---------- Data shown ----------

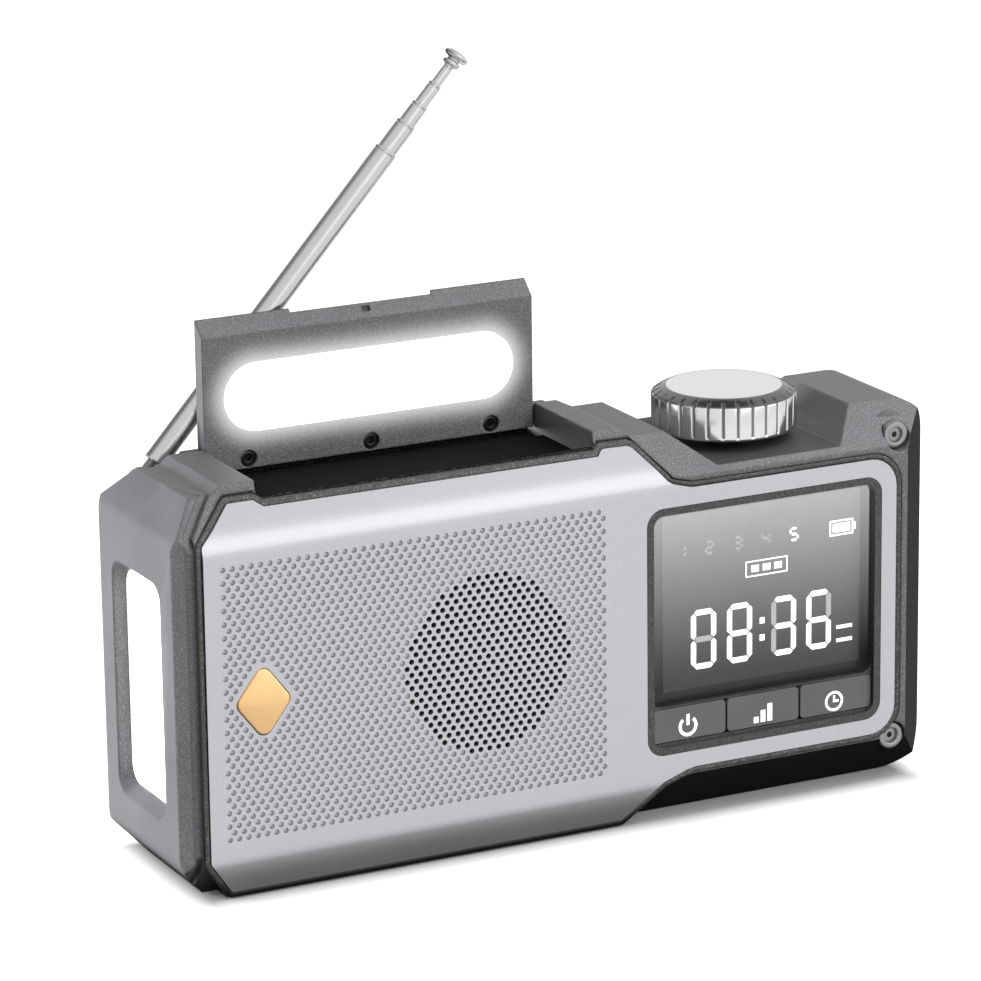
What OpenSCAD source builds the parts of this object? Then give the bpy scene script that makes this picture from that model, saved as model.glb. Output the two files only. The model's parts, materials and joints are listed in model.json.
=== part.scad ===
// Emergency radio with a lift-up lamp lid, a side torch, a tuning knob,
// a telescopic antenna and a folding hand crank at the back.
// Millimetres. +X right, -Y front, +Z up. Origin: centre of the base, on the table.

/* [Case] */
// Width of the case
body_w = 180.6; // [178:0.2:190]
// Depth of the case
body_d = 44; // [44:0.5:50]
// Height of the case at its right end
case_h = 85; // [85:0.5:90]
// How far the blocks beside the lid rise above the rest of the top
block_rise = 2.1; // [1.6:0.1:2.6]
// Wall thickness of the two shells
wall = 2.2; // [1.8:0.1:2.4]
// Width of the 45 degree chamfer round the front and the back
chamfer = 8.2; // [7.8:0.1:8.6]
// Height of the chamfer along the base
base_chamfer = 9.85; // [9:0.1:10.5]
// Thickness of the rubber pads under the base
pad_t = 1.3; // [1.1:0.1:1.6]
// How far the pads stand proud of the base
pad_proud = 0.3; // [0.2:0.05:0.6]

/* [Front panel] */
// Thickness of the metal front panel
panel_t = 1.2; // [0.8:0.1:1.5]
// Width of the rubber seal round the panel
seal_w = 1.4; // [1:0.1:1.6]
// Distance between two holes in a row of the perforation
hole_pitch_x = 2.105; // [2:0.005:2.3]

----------

- [Goal of the exercise] Repeat the material above in full, quoting it exactly.

- [Final answer]
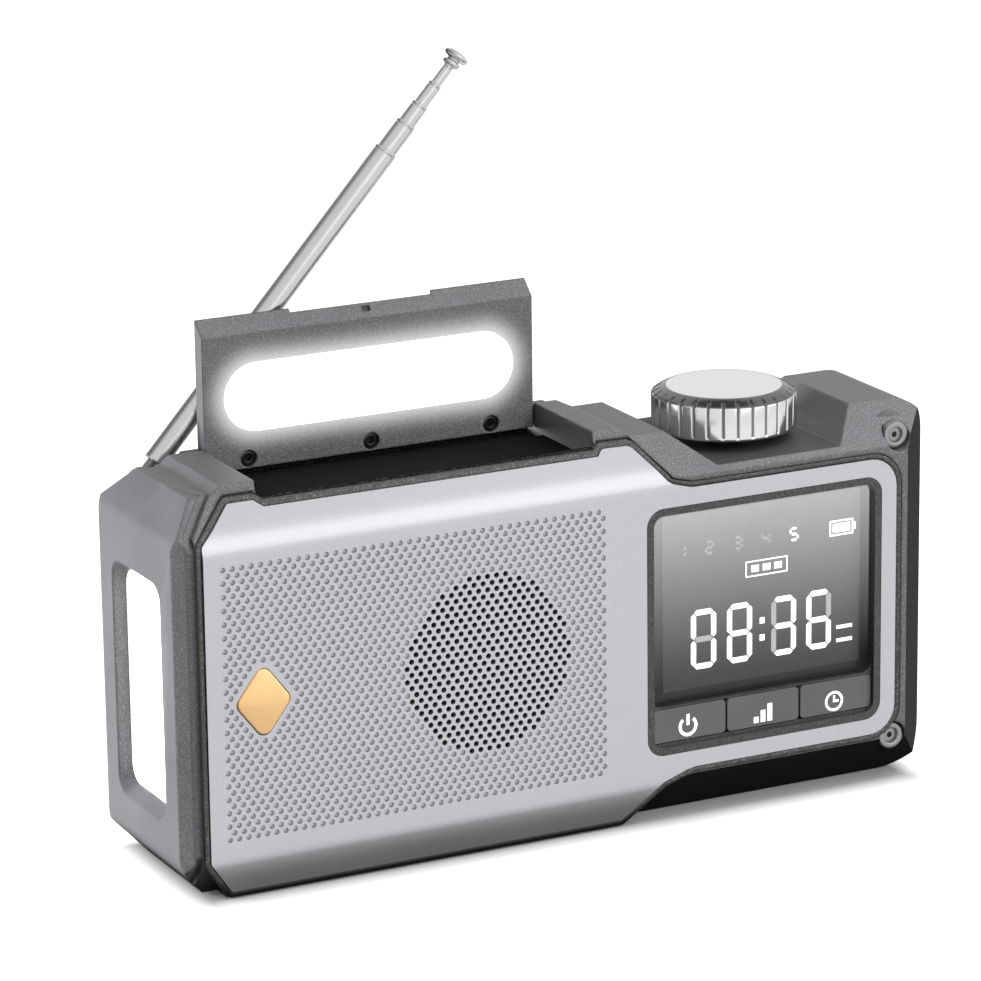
What OpenSCAD source builds the parts of this object? Then give the bpy scene script that makes this picture from that model, saved as model.glb. Output the two files only. The model's parts, materials and joints are listed in model.json.
=== part.scad ===
// Emergency radio with a lift-up lamp lid, a side torch, a tuning knob,
// a telescopic antenna and a folding hand crank at the back.
// Millimetres. +X right, -Y front, +Z up. Origin: centre of the base, on the table.

/* [Case] */
// Width of the case
body_w = 180.6; // [178:0.2:190]
// Depth of the case
body_d = 44; // [44:0.5:50]
// Height of the case at its right end
case_h = 85; // [85:0.5:90]
// How far the blocks beside the lid rise above the rest of the top
block_rise = 2.1; // [1.6:0.1:2.6]
// Wall thickness of the two shells
wall = 2.2; // [1.8:0.1:2.4]
// Width of the 45 degree chamfer round the front and the back
chamfer = 8.2; // [7.8:0.1:8.6]
// Height of the chamfer along the base
base_chamfer = 9.85; // [9:0.1:10.5]
// Thickness of the rubber pads under the base
pad_t = 1.3; // [1.1:0.1:1.6]
// How far the pads stand proud of the base
pad_proud = 0.3; // [0.2:0.05:0.6]

/* [Front panel] */
// Thickness of the metal front panel
panel_t = 1.2; // [0.8:0.1:1.5]
// Width of the rubber seal round the panel
seal_w = 1.4; // [1:0.1:1.6]
// Distance between two holes in a row of the perforation
hole_pitch_x = 2.105; // [2:0.005:2.3]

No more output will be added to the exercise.